The role of protecting you got out of my trembling hands, and I saw through foggy lenses as you started to experience what I was avoiding the most - fear. I could sense your body activating every mode of safety, trying to fight the fear that was consuming you in a persistent momentum. The clock that once danced in slow moves was now running from the numbers, and that feeling that would last a few seconds was now gobbling you for hours, days. Every little thing was dangerous, I would scream into your mind. Every little thing can be a threat, I would cry out. I wanted to protect you, but I lost myself in the way of doing that.

Our story kept being written with dark and wounding colours and I watched through a cracked screen in a room full of spider webs as you bear up the mental and physical scars I put you through. Reasoning would try to argue that it was the right time to search for a helping hand, but I fought against it with every sword I had in my power. I was the one supposed to help you, not them. Not someone who did not know what you had been through. We had been through.
The podium you have yourself in is low, the lowest it could go. I have watched with sadness the hours you have spent self-deprecating yourself, picking up every flaw with your quiver hands and enhance it with the stronger markers you have. You say you are not strong. You say you are not brave. I say you are not looking at yourself.

It felt like a nightmare at the time. How you got up, walked up to me and said “No more”. How you ran to the door before I could hold you and you shouted for help. That word, that word that I was fighting against. You say you are not strong, but that was one of your bravest moments.
I like to peruse through those moments every now and then - of you coming clean to your loved ones, of you calling for help, of you saying it out loud. My fear, marked through the pages of your books, of being broken down the moment you said it aloud… It disappeared. When those words came out of your mouth I realized you weren’t just helping yourself, you were helping me too. I had lost control, and you were fighting for both of us.
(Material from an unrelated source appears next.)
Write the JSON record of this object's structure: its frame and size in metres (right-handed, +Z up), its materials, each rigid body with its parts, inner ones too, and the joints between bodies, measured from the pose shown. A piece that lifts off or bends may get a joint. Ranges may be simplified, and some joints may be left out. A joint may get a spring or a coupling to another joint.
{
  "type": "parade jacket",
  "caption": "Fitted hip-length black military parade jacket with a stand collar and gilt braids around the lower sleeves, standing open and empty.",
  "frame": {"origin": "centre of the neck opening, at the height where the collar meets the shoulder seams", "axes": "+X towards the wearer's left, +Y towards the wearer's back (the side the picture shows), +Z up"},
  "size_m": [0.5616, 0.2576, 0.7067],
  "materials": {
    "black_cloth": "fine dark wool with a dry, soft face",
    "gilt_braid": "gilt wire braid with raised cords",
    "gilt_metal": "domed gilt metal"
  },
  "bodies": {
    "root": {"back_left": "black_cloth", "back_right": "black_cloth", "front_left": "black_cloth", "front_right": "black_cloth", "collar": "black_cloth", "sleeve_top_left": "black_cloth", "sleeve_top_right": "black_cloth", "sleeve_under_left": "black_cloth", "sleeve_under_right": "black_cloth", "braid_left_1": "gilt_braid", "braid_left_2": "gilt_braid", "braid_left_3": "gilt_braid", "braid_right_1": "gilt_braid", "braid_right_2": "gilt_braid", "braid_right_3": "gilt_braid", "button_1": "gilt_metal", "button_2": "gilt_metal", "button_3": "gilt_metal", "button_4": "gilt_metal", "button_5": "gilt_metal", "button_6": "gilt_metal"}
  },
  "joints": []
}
When you handed over your thesis, these words came out of your mouth “I am proud of myself for the first time ever”. It pains me to know the true underlying in that sentence, how you have always ignored the pride of your conquests, of your fights. And now, as I am looking at you fighting for yourself for the first time, putting yourself first, believing you deserve better, that is one of the best feelings I, an unpleasant disorder that lives with you, could feel. Throughout our book of life, there are pages I wish you could omit of your mind, but I know now how time is a wonderful thing and how it was what you needed to come clean with yourself. Mundane voices say “Things get better” and the reason is within them. Things do get better, specially when we start to believe we deserve better. You took some time, too long, to believe you deserved better, to wash all the wrong assumptions, the dark beliefs, to clean the grimy mirror you looked at yourself through. But one day, it was as if you heard a little voice in the midst of the alarms I had sounded, and you had discovered that the voice you kept hearing to and ignoring was your own. It was your own voice telling you to believe you deserved better and to, for the first time ever, to fight for yourself.
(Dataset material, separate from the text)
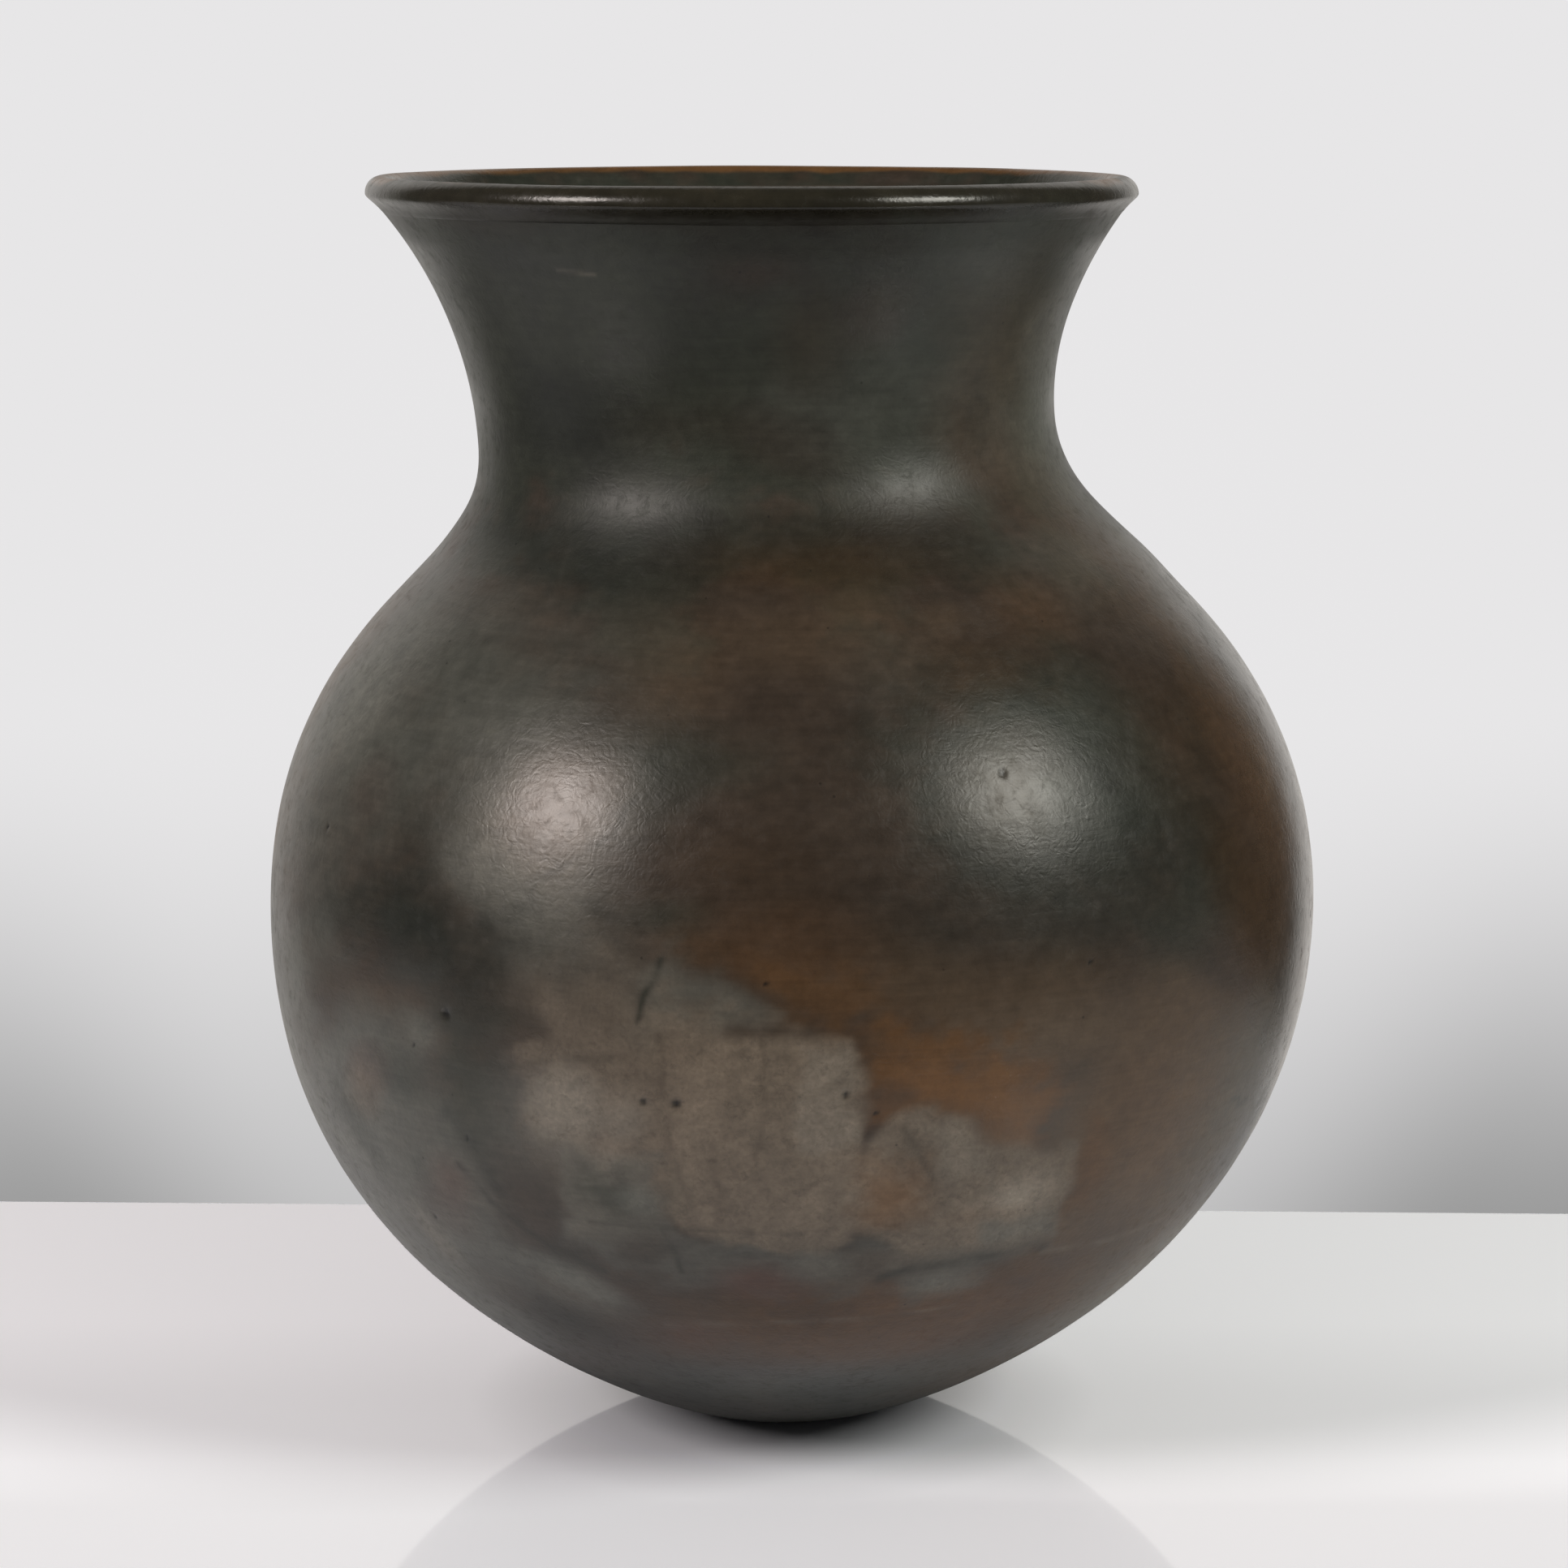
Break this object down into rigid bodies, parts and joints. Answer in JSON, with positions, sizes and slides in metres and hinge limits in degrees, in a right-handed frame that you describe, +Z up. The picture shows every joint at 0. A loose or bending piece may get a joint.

And I am really glad you are.

Ava. x

Rise Up


Ava: A variation of Eve,
originating with the Hebrew חַוָּה (Chavah/Havah – chavah,
to breathe, and chayah, to live, or to give life).
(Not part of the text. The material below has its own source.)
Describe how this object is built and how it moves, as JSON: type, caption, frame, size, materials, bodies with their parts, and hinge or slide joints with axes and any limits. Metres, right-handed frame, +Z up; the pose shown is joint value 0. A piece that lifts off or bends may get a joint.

The space is quiet, with the only sound being the melody of her resisting the force of the hindrances that grow on her path. Her touch reaches for the firmness of the brown, yellow and white grains laying there beneath her. Her eyes - big and deep, a metaphor for the mystery that consumes her entirely, but slowly - crave for more and wonder the history that lays here, the same place her roots are starting to dig on. She is different tones of blue - dark blue, like midnight, hiding her deepest secrets and fears deep within; a medium blue, showing off her sense of adventure and wish for wandering; light blue, an anthem to the stories she has yet to write; and white, the dream she keeps on dreaming. Her colours ally with the melody created by the birds flying around her, the soft colours of their feathers merging with the blue and pink that lightly paint the sky she is under. The sun is starting to emerge, and the birds dance in a synchronized choreography, as she tries to accompany them. Coming and going, coming and going. Each moment, she comes closer to touching the human within her. Coming and going, coming and going. The white in her hits the wind, in a battle for more than dominance: ease. Coming and going, coming and going. The victory underneath her immensity and strength is shadowed by her fear. A sense that a stronger force is coming to light. Her touch senses it, her eyes witness it. There is something that has been in hiding, and the clock reaches its reveal. The small white and brown rocks harden, the wind allowing those far from her to twirl around each other. She knows she will not be darken and her colours will sway alongside the light that is reaching within her. Her fear starts to dissipate and a strange desire overcomes her - not hers, but the force’s. A desire to… breathe. To breathe in. To breathe out. And to finally take a step forward.

Her name is Ava, and she is my anxiety. And the force? Her name is Catarina.